----- EXERCISE MATERIAL

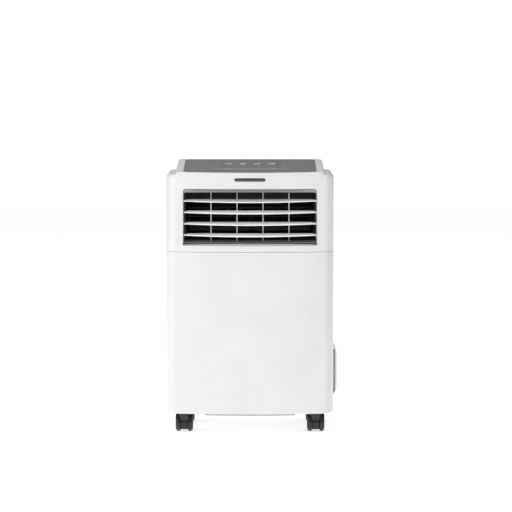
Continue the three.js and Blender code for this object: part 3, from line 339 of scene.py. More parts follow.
def cylinder(axis, centre, radius, span, count=64):
    return lathe("bar", axis, centre, [(radius, span[0]), (radius, span[1])], SHELL, count)


def arc_points(cx, cy, radius, start, end, count):
    angles = np.linspace(start, end, count)
    return [(cx + radius * math.cos(a), cy + radius * math.sin(a)) for a in angles]


def quad_points(a, b, c, count):
    made = []
    for t in np.linspace(0, 1, count):
        made.append(
            tuple((1 - t) ** 2 * a[k] + 2 * t * (1 - t) * b[k] + t * t * c[k] for k in (0, 1))
        )
    return made


def rounded_rect(a0, a1, b0, b1, low, high, count=8):
    """Counter-clockwise outline with one radius below and one above."""
    quarter = math.pi / 2
    points = arc_points(a1 - low, b0 + low, low, -quarter, 0, count)
    points += arc_points(a1 - high, b1 - high, high, 0, quarter, count)
    points += arc_points(a0 + high, b1 - high, high, quarter, 2 * quarter, count)
    points += arc_points(a0 + low, b0 + low, low, 2 * quarter, 3 * quarter, count)
    points = np.array(points)
    apart = np.linalg.norm(points - np.roll(points, 1, axis=0), axis=1) > 1e-6
    return points[apart]


def prism_y(points, y0, y1):
    rings = [[(p[0], y, p[1]) for p in points] for y in (y0, y1)]
    return skinned("prism", rings, SHELL)


# ---------------------------------------------------------------- housing outlines

STEPS = {"front": 40, "corner": 9, "side": 14, "rear_corner": 12, "rear": 6}


def bow_at(x):
    return BOW * (x / FACE_HALF) ** 2


def front_part(half, corner, heading):
    """Half an outline from the middle of the bowed front and round its corner to a heading."""
    turn = half - corner
    y = FRONT + bow_at(turn)
    lean = math.atan(2 * BOW * turn / FACE_HALF**2)
    points = quad_points((0, FRONT), (turn / 2, FRONT), (turn, y), STEPS["front"])
    cx = turn - corner * math.sin(lean)
    cy = y + corner * math.cos(lean)
    start = lean - math.pi / 2
    return points + arc_points(cx, cy, corner, start, heading - math.pi / 2, STEPS["corner"])[1:]


def straight(a, b, count):
    return [tuple(np.array(a) + (np.array(b) - np.array(a)) * t) for t in np.linspace(0, 1, count)]


def close_outline(right):
    left = [(-x, y) for x, y in reversed(right[1:-1])]
    return np.array(right + left)


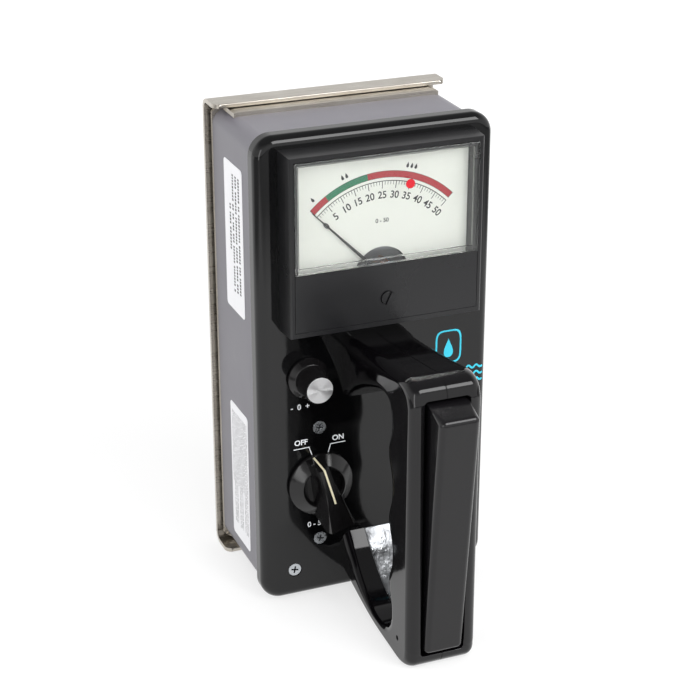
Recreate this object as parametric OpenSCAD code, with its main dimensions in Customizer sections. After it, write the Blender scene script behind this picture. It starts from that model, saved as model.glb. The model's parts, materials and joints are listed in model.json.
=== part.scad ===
// Hand-held capacitance moisture meter for wall board.
// Millimetres. +X is the user's right, +Y points from the front cover to the
// sensor plate, +Z is up. The meter stands on z = 0 on the lower flange of the
// sensor plate and the foot of the handle.
// Inside the modules y = 0 is the face of the front cover.

/* [Front cover] */
// Width of the front cover across its lip
cover_w = 110.2; // [108:0.1:116]
// Height of the front cover
cover_h = 221.2; // [220:0.1:236]
// How far the lip of the cover reaches back over the case
cover_depth = 9.3; // [7:0.1:14]
// Corner radius of the cover outline
cover_r = 9.5; // [7:0.1:14]
// Thickness of the cover's front wall
cover_wall = 3; // [2.4:0.1:4]
// Radius that rolls the front face into the lip
cover_roll = 4.5; // [2:0.1:5]
// Thickness of the lip beside the case
lip_side = 1.7; // [1.2:0.1:2.4]
// Thickness of the lip above and below the case
lip_end = 3.1; // [2.8:0.1:3.6]

/* [Case] */
// Depth from the cover face to the back edge of the case
case_depth = 61.3; // [56:0.1:75]
// Wall of the case
case_wall = 2.6; // [2:0.1:4]
// Corner radius of the case outline
case_r = 7.5; // [5:0.1:9]

/* [Rear pan and sensor plate] */
// Thickness of the stainless sheet of both
sheet_t = 1.9; // [1.2:0.1:2.4]
// Reach of the pan's flanges along the case
pan_reach = 18.7; // [12:0.1:24]
// Width of the sensor plate
plate_w = 111.2; // [104:0.1:124]
// Reach of the plate's folded flanges, front edge to the sensing face
flange_reach = 16; // [13:0.1:20]
// Inside radius of the folds
fold_r = 3.1; // [2:0.1:4]
// Corner radius of the plate's flanges, seen from above
flange_corner = 4; // [2:0.1:8]
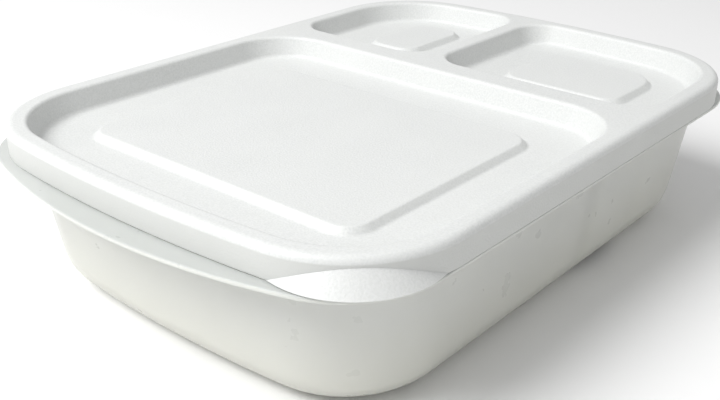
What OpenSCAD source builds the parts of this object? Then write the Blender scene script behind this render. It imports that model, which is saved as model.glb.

----------

— TASK PROMPT —
Write every entry out again exactly.

— SOLVED EXERCISE —
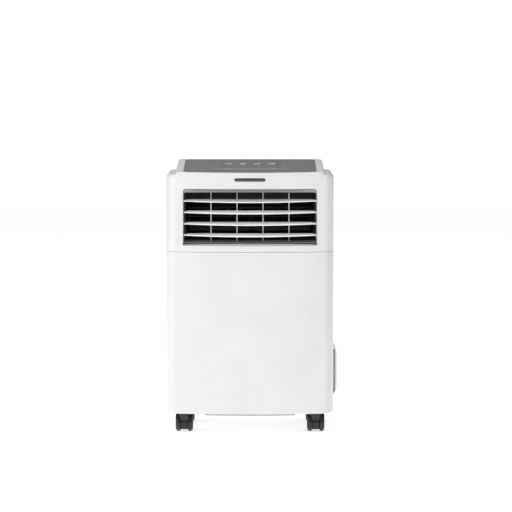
Continue the three.js and Blender code for this object: part 3, from line 339 of scene.py. More parts follow.
def cylinder(axis, centre, radius, span, count=64):
    return lathe("bar", axis, centre, [(radius, span[0]), (radius, span[1])], SHELL, count)


def arc_points(cx, cy, radius, start, end, count):
    angles = np.linspace(start, end, count)
    return [(cx + radius * math.cos(a), cy + radius * math.sin(a)) for a in angles]


def quad_points(a, b, c, count):
    made = []
    for t in np.linspace(0, 1, count):
        made.append(
            tuple((1 - t) ** 2 * a[k] + 2 * t * (1 - t) * b[k] + t * t * c[k] for k in (0, 1))
        )
    return made


def rounded_rect(a0, a1, b0, b1, low, high, count=8):
    """Counter-clockwise outline with one radius below and one above."""
    quarter = math.pi / 2
    points = arc_points(a1 - low, b0 + low, low, -quarter, 0, count)
    points += arc_points(a1 - high, b1 - high, high, 0, quarter, count)
    points += arc_points(a0 + high, b1 - high, high, quarter, 2 * quarter, count)
    points += arc_points(a0 + low, b0 + low, low, 2 * quarter, 3 * quarter, count)
    points = np.array(points)
    apart = np.linalg.norm(points - np.roll(points, 1, axis=0), axis=1) > 1e-6
    return points[apart]


def prism_y(points, y0, y1):
    rings = [[(p[0], y, p[1]) for p in points] for y in (y0, y1)]
    return skinned("prism", rings, SHELL)


# ---------------------------------------------------------------- housing outlines

STEPS = {"front": 40, "corner": 9, "side": 14, "rear_corner": 12, "rear": 6}


def bow_at(x):
    return BOW * (x / FACE_HALF) ** 2


def front_part(half, corner, heading):
    """Half an outline from the middle of the bowed front and round its corner to a heading."""
    turn = half - corner
    y = FRONT + bow_at(turn)
    lean = math.atan(2 * BOW * turn / FACE_HALF**2)
    points = quad_points((0, FRONT), (turn / 2, FRONT), (turn, y), STEPS["front"])
    cx = turn - corner * math.sin(lean)
    cy = y + corner * math.cos(lean)
    start = lean - math.pi / 2
    return points + arc_points(cx, cy, corner, start, heading - math.pi / 2, STEPS["corner"])[1:]


def straight(a, b, count):
    return [tuple(np.array(a) + (np.array(b) - np.array(a)) * t) for t in np.linspace(0, 1, count)]


def close_outline(right):
    left = [(-x, y) for x, y in reversed(right[1:-1])]
    return np.array(right + left)


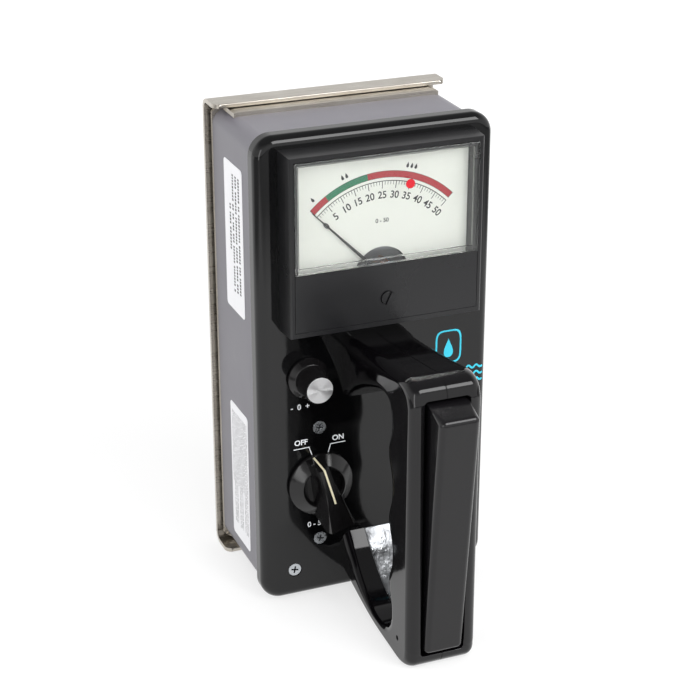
Recreate this object as parametric OpenSCAD code, with its main dimensions in Customizer sections. After it, write the Blender scene script behind this picture. It starts from that model, saved as model.glb. The model's parts, materials and joints are listed in model.json.
=== part.scad ===
// Hand-held capacitance moisture meter for wall board.
// Millimetres. +X is the user's right, +Y points from the front cover to the
// sensor plate, +Z is up. The meter stands on z = 0 on the lower flange of the
// sensor plate and the foot of the handle.
// Inside the modules y = 0 is the face of the front cover.

/* [Front cover] */
// Width of the front cover across its lip
cover_w = 110.2; // [108:0.1:116]
// Height of the front cover
cover_h = 221.2; // [220:0.1:236]
// How far the lip of the cover reaches back over the case
cover_depth = 9.3; // [7:0.1:14]
// Corner radius of the cover outline
cover_r = 9.5; // [7:0.1:14]
// Thickness of the cover's front wall
cover_wall = 3; // [2.4:0.1:4]
// Radius that rolls the front face into the lip
cover_roll = 4.5; // [2:0.1:5]
// Thickness of the lip beside the case
lip_side = 1.7; // [1.2:0.1:2.4]
// Thickness of the lip above and below the case
lip_end = 3.1; // [2.8:0.1:3.6]

/* [Case] */
// Depth from the cover face to the back edge of the case
case_depth = 61.3; // [56:0.1:75]
// Wall of the case
case_wall = 2.6; // [2:0.1:4]
// Corner radius of the case outline
case_r = 7.5; // [5:0.1:9]

/* [Rear pan and sensor plate] */
// Thickness of the stainless sheet of both
sheet_t = 1.9; // [1.2:0.1:2.4]
// Reach of the pan's flanges along the case
pan_reach = 18.7; // [12:0.1:24]
// Width of the sensor plate
plate_w = 111.2; // [104:0.1:124]
// Reach of the plate's folded flanges, front edge to the sensing face
flange_reach = 16; // [13:0.1:20]
// Inside radius of the folds
fold_r = 3.1; // [2:0.1:4]
// Corner radius of the plate's flanges, seen from above
flange_corner = 4; // [2:0.1:8]
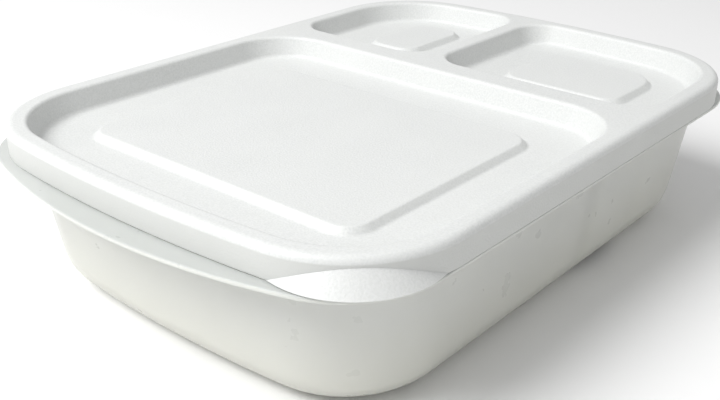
What OpenSCAD source builds the parts of this object? Then write the Blender scene script behind this render. It imports that model, which is saved as model.glb.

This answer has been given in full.